Hamilton

Critical response

Marilyn Stasio, in her review of the off-Broadway production of the show for Variety, wrote, "The music is exhilarating, but the lyrics are a big surprise. The sense, as well as the sound of the sung dialogue, has been purposely suited to each character. George Washington, a stately figure in Jackson's dignified performance, sings in polished prose. ... In the end, Miranda's impassioned narrative of one man's story becomes the collective narrative of a nation, a nation built by immigrants who occasionally need to be reminded where they came from."[159]

The Hamilton cast and crew greeted President Barack Obama on July 18, 2015. This performance was led by Miranda's then-alternate, Javier Muñoz (center left), in the titular role, while Miranda (far left) accompanied Obama in the audience.

In his review of the off-Broadway production, Jesse Green in New York wrote, "The conflict between independence and interdependence is not just the show's subject but also its method: It brings the complexity of forming a union from disparate constituencies right to your ears. ... Few are the theatergoers who will be familiar with all of Miranda's touchstones. I caught the verbal references to Rodgers and Hammerstein, Gilbert and Sullivan, Sondheim, West Side Story, and 1776, but other people had to point out to me the frequent hat-tips to hip-hop ... Whether it's a watershed, a breakthrough, and a game-changer, as some have been saying, is another matter. Miranda is too savvy (and loves his antecedents too much) to try to reinvent all the rules at once. ... Those duels, by the way—there are three of them—are superbly handled, the highlights of a riveting if at times overbusy staging by the director Thomas Kail and the choreographer Andy Blankenbuehler."[160]

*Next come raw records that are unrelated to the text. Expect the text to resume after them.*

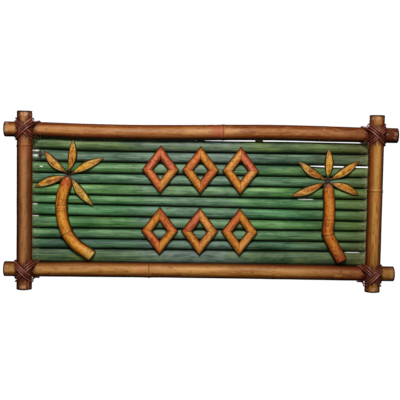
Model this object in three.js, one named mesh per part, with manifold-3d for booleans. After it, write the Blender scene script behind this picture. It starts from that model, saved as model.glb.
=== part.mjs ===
// A bamboo wall sign: four lashed culms frame a field of split slats that carries two palms and two
// rows of lozenges. Millimetres, +Z up, the front faces -Y. The origin is where the back of the
// centre batten meets the wall, halfway between the rails.

import * as THREE from 'three';
import { mergeVertices } from 'three/addons/utils/BufferGeometryUtils.js';
import Module from 'manifold-3d';

const wasm = await Module();
wasm.setup();

// Clearances
const seatGap = 0.3; // between pieces that touch on the real sign
const overrun = 2; // how far a cutter runs past what it cuts

// Frame of four round culms
const poleSpacing = 535; // between the axes of the two upright poles
const railSpacing = 216.1; // between the axes of the two level rails
const railOverhang = 36.1; // how far a rail runs past the axis of a pole
const railSlide = 1.4; // how far a rail's middle stands to the right of the poles' middle
const poleOverhang = 28; // how far a pole runs past the axis of a rail
const culmRadius = 11.9;
const saddleDepth = 4.7; // how deep a pole is notched over a rail
const leftPoleRise = -0.6; // how far the pole's middle stands above the rails' middle
const rightPoleRise = 2.1;
const endChamfer = 1.1;
const boreRadius = 4.6; // the hollow that shows at each cut end
const boreDepth = 15;
const culmRing = 0.7; // height of the ridge round a node of a culm
const culmRingWidth = 7;
const ringCrestShare = 0.28; // width of a ridge's crest as a share of the ridge's
const topRailSway = 1.8; // the top rail's slight double bend
const bottomRailBow = 0.8; // the bottom rail's slight rise
const topRailRingShares = [0.053]; // places of the nodes, from the middle, as shares of the length
const bottomRailRingShares = [-0.13];
const leftPoleRingShares = [0.305];
const rightPoleRingShares = [0.072];

// Corner lashings of split cane
const strandWidth = 2.6;
const strandThickness = 1.7;
const strandGap = 0.5; // between neighbouring turns
const layerGap = 0.8; // between the lower and the upper diagonal
const wallGap = 0.6; // between the lashing and the wall
const frontTurns = 3; // turns in each diagonal that show in front

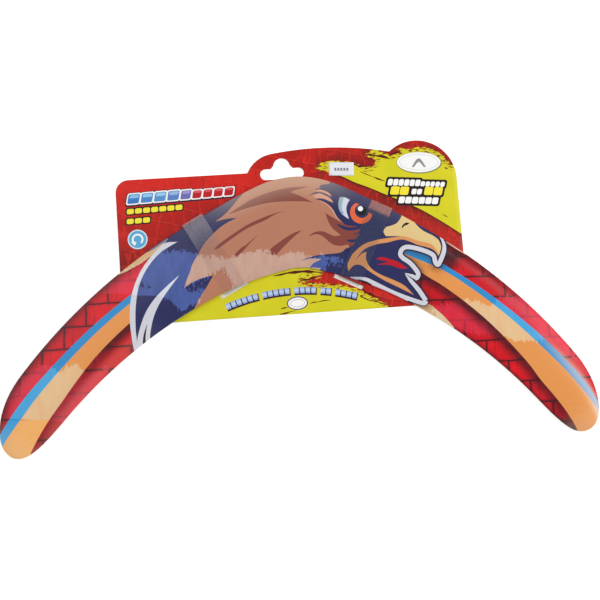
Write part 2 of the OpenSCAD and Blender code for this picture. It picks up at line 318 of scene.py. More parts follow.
class Skin:
    """A mesh gathered from vertices and faces, each face with an ink and a material number."""

    def __init__(self):
        self.points, self.plan, self.faces, self.inks, self.kinds = [], [], [], [], []
        self.count = 0

    def add_points(self, flat, z, plan):
        """Vertices at places of the frame's floor plan and at one height, or at one height for each."""
        self.points.append(np.column_stack([flat, np.broadcast_to(z, (len(flat),))]))
        self.plan.append(np.asarray(plan, float))
        self.count += len(flat)
        return np.arange(self.count - len(flat), self.count)

    def add_faces(self, faces, inks, kind=0):
        faces = [tuple(int(i) for i in f) for f in faces]
        self.faces.extend(faces)
        each = inks if len(inks) == len(faces) else [inks[0]] * len(faces)
        self.inks.extend(tuple(ink) for ink in each)
        self.kinds.extend([kind] * len(faces))

    def bridge(self, low, high, inks, kind=0):
        """Faces between two closed rings of equal length; low runs with the sheet on its left."""
        n = len(low)
        after = [(i + 1) % n for i in range(n)]
        self.add_faces([(low[i], high[i], high[j], low[j]) for i, j in enumerate(after)], inks, kind)

    def build(self, name, materials, fields=None):
        points, plan = np.vstack(self.points), np.vstack(self.plan)
        mesh = bpy.data.meshes.new(name)
        mesh.from_pydata((points * MM).tolist(), [], self.faces)
        for material in materials:
            mesh.materials.append(material)
        mesh.polygons.foreach_set("material_index", self.kinds)
        ink = mesh.attributes.new("ink", "FLOAT_COLOR", "CORNER")
        sizes = [len(f) for f in self.faces]
        ink.data.foreach_set("color", np.repeat(np.array(self.inks, np.float32), sizes, axis=0).ravel())
        flat = mesh.attributes.new("plan", "FLOAT_VECTOR", "POINT")
        flat.data.foreach_set("vector", np.column_stack([plan, points[:, 2]]).astype(np.float32).ravel())
        for key, values in (fields or {}).items():
            field = mesh.attributes.new(key, "FLOAT", "POINT")
            field.data.foreach_set("value", np.asarray(values(plan), np.float32))
        mesh.polygons.foreach_set("use_smooth", [True] * len(self.faces))
        mesh.validate()
        mesh.update()
        piece = bpy.data.objects.new(name, mesh)
        bpy.context.scene.collection.objects.link(piece)
        return piece


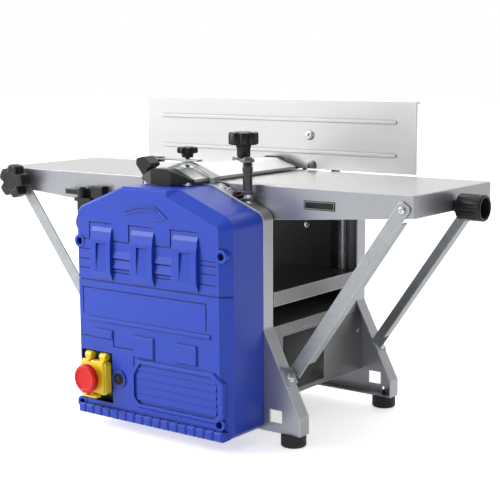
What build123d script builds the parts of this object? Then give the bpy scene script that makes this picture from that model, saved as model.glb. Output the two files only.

Although giving a positive review, Elisabeth Vincentelli, of the New York Post (which was founded by Hamilton himself), wrote that Hamilton and Burr's love/hate relationship "fails to drive the show—partly because Miranda lacks the charisma and intensity of the man he portrays", and that "too many of the numbers are exposition-heavy lessons, as if this were 'Schoolhouse Rap!' The show is burdened with eye-glazingly dull stretches, especially those involving George Washington."[161]

Reviewing the Broadway production in The New York Times, Ben Brantley wrote, "I am loath to tell people to mortgage their houses and lease their children to acquire tickets to a hit Broadway show. But Hamilton, directed by Thomas Kail and starring Mr. Miranda, might just about be worth it...Washington, Jefferson, Madison—they're all here, making war and writing constitutions and debating points of economic structure. So are Aaron Burr and the Marquis de Lafayette. They wear the clothes (by Paul Tazewell) you might expect them to wear in a traditional costume drama, and the big stage they inhabit has been done up (by David Korins) to suggest a period-appropriate tavern, where incendiary youth might gather to drink, brawl and plot revolution."[90]

Melanie McFarland of Salon.com wrote, "Enthralling [and] uplifting."[162]

In Time Out New York, David Cote wrote, "I love Hamilton. I love it like I love New York, or Broadway when it gets it right. And this is so right. A sublime conjunction of radio-ready hip-hop (as well as R&B, Britpop and trad showstoppers), under-dramatized American history and Miranda's uniquely personal focus as a first-generation Puerto Rican and inexhaustible wordsmith, Hamilton hits multilevel culture buttons, hard. ... The work's human drama and novelistic density remain astonishing." Cote chose Hamilton as a Critics' Pick, and gave the production five out of five stars.[1]

In an issue of Journal of the Early Republic, Andrew Schocket wrote that while Hamilton makes bold choices to stray away from what he calls the "American Revolution Rebooted" genre,[163] it remains "forged in the mold of this genre, and despite its casting and hip-hop delivery, is more representative of it than we might think".[164] In the same issue, Marvin McAllister noted that the production's heavy hip-hop influence works so well because "Miranda elevates the form through this marriage with musical theater storytelling, and in the process, ennobles the culture and the creators."[165]

A review in The Economist summed up the response to Hamilton as "near-universal critical acclaim".[5] Barack Obama joked that admiration for the musical is "the only thing Dick Cheney and I agree on."[166] In 2019, writers for The Guardian ranked Hamilton the second-greatest theatrical work since 2000.[167]

Philosopher Michael Sandel critiques Hamilton for its oversimplistic multiculturalism, avoidance of discussions on Hamilton's financial doctrines, and a blind embrace of liberal meritocracy in his 2022 edition of Democracy's Discontent.[168]